◆ Exercise goal ◆
Copy the data from the line that contains "0, 1), 360)" to its last line, exactly, including both of those lines and leaving out everything before.

◆ Stored data ◆
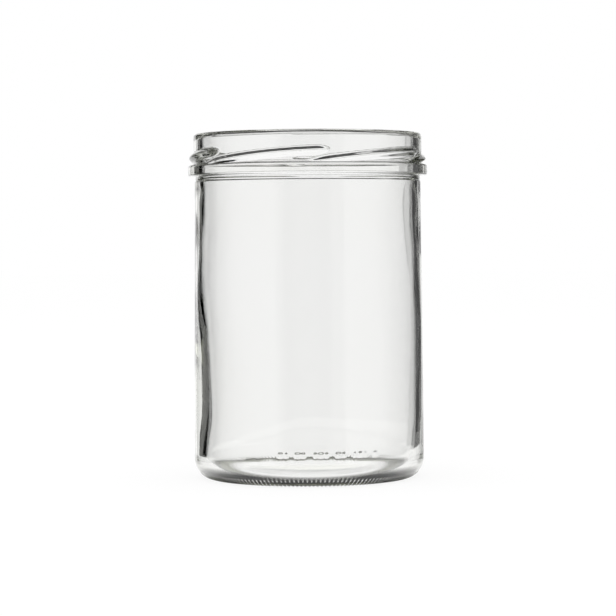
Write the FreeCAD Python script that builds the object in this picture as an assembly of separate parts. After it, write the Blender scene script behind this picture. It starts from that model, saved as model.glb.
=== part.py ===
import FreeCAD, Part
import math
import os

# A straight-sided preserving jar of clear glass, blown in one piece, with a wide
# twist-off mouth: a neck bead and slanting lugs under a rounded sealing rim.
# Millimetres, +Z up. The origin is the centre of the ring that the jar stands on,
# and -Y is the front.

# ---- overall ----
total_height = 116.5       # standing ring to sealing rim
body_radius = 39.17        # outside, just above the heel
body_taper = 0.84          # the body narrows by this much up to the neck

# ---- base ----
heel_width = 5.6           # the heel curve reaches in this far under the body
heel_height = 7.4          # and this far up its side
standing_width = 1.6       # flat ring that the jar stands on
standing_rise = 0.4        # step from that ring up to the underside
push_up = 0.7              # height of the underside at its centre
base_thickness = 1.8       # standing level to the inside floor, near the wall
floor_crown = 0.8          # the inside floor rises by this much to its centre
inside_corner = 6.5        # radius where the inside wall meets the floor

# ---- wall of the body, uneven as blown glass is ----
foot_wall = 3.3            # near the base
foot_height = 19.0
waist_wall = 2.15          # where the glass stretched most
waist_drop = 43.0          # rim down to that thin stretch
shoulder_wall = 3.4        # just under the neck
shoulder_drop = 23.5       # rim down to that thick stretch
wall_bend = 8.0            # height over which the inside bends, each way
waist_bend = 24.0          # and below the thin stretch

# ---- neck ----
neck_step = 0.34           # the neck stands this much outside the body's top
neck_wall = 2.8            # wall of the neck
rim_round = 1.2            # rounding of the outer edge of the sealing rim
lip_width = 1.55           # softer rounding of the inner edge, across
lip_height = 2.4           # and down
bead_drop = 10.62          # rim down to the bead's top
bead_height = 3.65         # height of the bead
bead_proud = 1.88          # the bead stands this far out of the neck
bead_round_above = 0.8
bead_round_below = 0.6
bead_fillet = 0.5          # hollow corners above and below the bead
groove_depth = 0.25        # shallow groove between the bead and the body
groove_height = 1.85
groove_round = 0.25

# ---- lugs ----
lug_count = 6
lug_arc = 75.0             # degrees that one lug runs round the neck
lug_start = -63.5          # degrees from the front to the start of one of them
lug_proud = 1.45           # a lug stands this far out of the neck
lug_height = 3.3           # height of its section where it meets the neck
lug_lean = 0.05            # its ridge lies this much below the middle of that height
lug_root = 0.6             # its section reaches this far into the neck's wall
lug_low_drop = 11.25       # rim down to the ridge of a lug at its low end
lug_high_drop = 6.7        # and at its high end
lug_ease = 1.65            # above 1, a lug climbs faster first and levels out later
lug_run_in = 14.0          # degrees over which the low end rises from the neck
lug_run_out = 7.0          # degrees over which the high end sinks back
lug_sections = 13          # sections that one lug is lofted through

# ---- sizes that follow ----
shoulder_radius = body_radius - body_taper
neck_radius = shoulder_radius + neck_step
bead_radius = neck_radius + bead_proud
bead_top = total_height - bead_drop
bead_bottom = bead_top - bead_height
body_top = bead_bottom - groove_height
standing_outer = body_radius - heel_width
standing_inner = standing_outer - standing_width


def point(radius, height):
    """A place on the outline, in the XZ plane."""
    return FreeCAD.Vector(radius, 0, height)


def rounding(start, corner, end):
    """An exact arc of a circle or an ellipse from start to end, tangent to the two
    runs that meet at the corner."""
    turn = (corner - start).getAngle(end - corner)
    curve = Part.BezierCurve()
    curve.setPoles([start, corner, end])
    curve.setWeight(2, math.cos(turn / 2))
    return curve.toShape()


def outline(corners):
    """A closed outline. Each corner is its radius, its height, and how far its
    rounding reaches back and on along the runs beside it (0, 0 for a sharp corner)."""
    places = [point(radius, height) for radius, height, _, _ in corners]
    count = len(corners)
    edges = []
    leave = None
    for index in range(count + 1):
        here = places[index % count]
        back = places[index % count - 1] - here
        on = places[(index + 1) % count] - here
        reach_back, reach_on = corners[index % count][2:]
        arrive = here + back.normalize() * reach_back
        if leave is not None and leave.distanceToPoint(arrive) > 1e-6:
            edges.append(Part.LineSegment(leave, arrive).toShape())
        leave = here + on.normalize() * reach_on
        if reach_back > 0 and index < count:
            edges.append(rounding(arrive, here, leave))
    return Part.Wire(Part.__sortEdges__(edges))


def outside(height):
    """Outer radius of the body at a height."""
    return body_radius - body_taper * height / body_top


def jar_outline():
    """Half of the jar's section: up the outside, over the rim and down the inside."""
    dome_bend = standing_inner * 0.5
    dome_foot = standing_inner - standing_rise
    dome_run = math.hypot(dome_foot - dome_bend, push_up - standing_rise)
    groove_radius = shoulder_radius - groove_depth
    inside_neck = neck_radius - neck_wall
    shoulder_height = total_height - shoulder_drop
    waist_height = total_height - waist_drop
    inside_foot = outside(foot_height) - foot_wall
    floor_bend = inside_foot - inside_corner
    crown_bend = floor_bend * 0.5
    crown_run = math.hypot(floor_bend - crown_bend, floor_crown)
    return outline([
        (0, push_up, 0, 0),
        (dome_bend, push_up, dome_bend, dome_run),
        (dome_foot, standing_rise, 0, 0),
        (standing_inner, 0, 0, 0),
        (body_radius, 0, heel_width, heel_height),
        (shoulder_radius, body_top, groove_round, groove_round),
        (groove_radius, body_top, 0, 0),
        (groove_radius, bead_bottom, bead_fillet, bead_fillet),
        (bead_radius, bead_bottom, bead_round_below, bead_round_below),
        (bead_radius, bead_top, bead_round_above, bead_round_above),
        (neck_radius, bead_top, bead_fillet, bead_fillet),
        (neck_radius, total_height, rim_round, rim_round),
        (inside_neck, total_height, lip_width, lip_height),
        (inside_neck, bead_bottom, bead_height, wall_bend / 2),
        (outside(shoulder_height) - shoulder_wall, shoulder_height, wall_bend / 2, wall_bend),
        (outside(waist_height) - waist_wall, waist_height, wall_bend, waist_bend),
        (inside_foot, foot_height, wall_bend, wall_bend / 2),
        (inside_foot, base_thickness, inside_corner, inside_corner),
        (floor_bend, base_thickness, 0, 0),
        (crown_bend, base_thickness + floor_crown, crown_run, crown_bend),
        (0, base_thickness + floor_crown, 0, 0),
    ])


def smooth_rise(share):
    """0 to 1, level at both ends."""
    share = min(max(share, 0.0), 1.0)
    return share * share * (3 - 2 * share)


def lug_section(turn):
    """One section across a lug, at this many degrees from its low end. Its ends lie
    inside the neck's wall."""
    climb = 1 - (1 - turn / lug_arc) ** lug_ease
    ridge_height = total_height - lug_low_drop + climb * (lug_low_drop - lug_high_drop)
    rise = min(smooth_rise(turn / lug_run_in), smooth_rise((lug_arc - turn) / lug_run_out))
    ridge_radius = neck_radius - lug_root / 2 + (lug_proud + lug_root / 2) * rise
    root_radius = neck_radius - lug_root
    reach = lug_height / 2 * (1 + rise) / 2
    low = point(root_radius, ridge_height + lug_lean - reach)
    ridge = point(ridge_radius, ridge_height)
    high = point(root_radius, ridge_height + lug_lean + reach)
    edges = [Part.Arc(low, ridge, high).toShape(), Part.LineSegment(high, low).toShape()]
    return Part.Wire(edges)


def lug(start):
    """A slanting lug that begins at this many degrees round from the front."""
    sections = []
    for index in range(lug_sections):
        turn = lug_arc * index / (lug_sections - 1)
        section = lug_section(turn)
        section.rotate(FreeCAD.Vector(0, 0, 0), FreeCAD.Vector(0, 0, 1), start + turn - 90)
        sections.append(section)
    return Part.makeLoft(sections, True, False)


def jar():
    """The whole jar, one piece of glass."""
    half = Part.Face(jar_outline())
    glass = half.revolve(FreeCAD.Vector(0, 0, 0), FreeCAD.Vector(0, 0, 1), 360)
    lugs = [lug(lug_start + 360 * number / lug_count) for number in range(lug_count)]
    return glass.fuse(lugs)


def main():
    os.makedirs("parts", exist_ok=True)
    shape = jar()
    solid = shape.Solids[0]
    print("solids", len(shape.Solids), "valid", solid.isValid(), "closed", solid.isClosed())
    print("glass volume", round(solid.Volume / 1000, 2), "cm3")
    solid.exportStep("parts/jar.step")


main()
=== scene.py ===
import math
import bmesh
import bpy
from mathutils import Matrix, Vector, noise


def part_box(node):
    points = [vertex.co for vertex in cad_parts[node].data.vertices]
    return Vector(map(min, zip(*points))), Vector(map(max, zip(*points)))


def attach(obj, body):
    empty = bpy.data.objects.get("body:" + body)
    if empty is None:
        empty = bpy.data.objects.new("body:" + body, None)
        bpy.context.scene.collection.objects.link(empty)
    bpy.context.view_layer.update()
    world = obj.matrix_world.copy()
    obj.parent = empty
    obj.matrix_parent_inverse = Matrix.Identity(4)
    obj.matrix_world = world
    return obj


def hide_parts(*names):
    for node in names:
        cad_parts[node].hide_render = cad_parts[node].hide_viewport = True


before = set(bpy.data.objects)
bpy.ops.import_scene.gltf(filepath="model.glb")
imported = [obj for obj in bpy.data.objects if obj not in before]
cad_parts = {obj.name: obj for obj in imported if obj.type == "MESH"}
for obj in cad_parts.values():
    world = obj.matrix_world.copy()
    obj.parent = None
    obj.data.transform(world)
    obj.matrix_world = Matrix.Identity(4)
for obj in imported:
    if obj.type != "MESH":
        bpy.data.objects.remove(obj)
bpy.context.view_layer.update()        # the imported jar, as a fixed frame

mm = 0.001
jarLow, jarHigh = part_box("jar")
rimTop = jarHigh.z / mm                      # the jar's tables are in millimetres
beadRadius = (jarHigh.x - jarLow.x) / 2 / mm
tau = 2 * math.pi


def smoothStep(low, high, value):
    share = min(max((value - low) / (high - low), 0.0), 1.0)
    return share * share * (3 - 2 * share)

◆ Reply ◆
    glass = half.revolve(FreeCAD.Vector(0, 0, 0), FreeCAD.Vector(0, 0, 1), 360)
    lugs = [lug(lug_start + 360 * number / lug_count) for number in range(lug_count)]
    return glass.fuse(lugs)


def main():
    os.makedirs("parts", exist_ok=True)
    shape = jar()
    solid = shape.Solids[0]
    print("solids", len(shape.Solids), "valid", solid.isValid(), "closed", solid.isClosed())
    print("glass volume", round(solid.Volume / 1000, 2), "cm3")
    solid.exportStep("parts/jar.step")


main()
=== scene.py ===
import math
import bmesh
import bpy
from mathutils import Matrix, Vector, noise


def part_box(node):
    points = [vertex.co for vertex in cad_parts[node].data.vertices]
    return Vector(map(min, zip(*points))), Vector(map(max, zip(*points)))


def attach(obj, body):
    empty = bpy.data.objects.get("body:" + body)
    if empty is None:
        empty = bpy.data.objects.new("body:" + body, None)
        bpy.context.scene.collection.objects.link(empty)
    bpy.context.view_layer.update()
    world = obj.matrix_world.copy()
    obj.parent = empty
    obj.matrix_parent_inverse = Matrix.Identity(4)
    obj.matrix_world = world
    return obj


def hide_parts(*names):
    for node in names:
        cad_parts[node].hide_render = cad_parts[node].hide_viewport = True


before = set(bpy.data.objects)
bpy.ops.import_scene.gltf(filepath="model.glb")
imported = [obj for obj in bpy.data.objects if obj not in before]
cad_parts = {obj.name: obj for obj in imported if obj.type == "MESH"}
for obj in cad_parts.values():
    world = obj.matrix_world.copy()
    obj.parent = None
    obj.data.transform(world)
    obj.matrix_world = Matrix.Identity(4)
for obj in imported:
    if obj.type != "MESH":
        bpy.data.objects.remove(obj)
bpy.context.view_layer.update()        # the imported jar, as a fixed frame

mm = 0.001
jarLow, jarHigh = part_box("jar")
rimTop = jarHigh.z / mm                      # the jar's tables are in millimetres
beadRadius = (jarHigh.x - jarLow.x) / 2 / mm
tau = 2 * math.pi


def smoothStep(low, high, value):
    share = min(max((value - low) / (high - low), 0.0), 1.0)
    return share * share * (3 - 2 * share)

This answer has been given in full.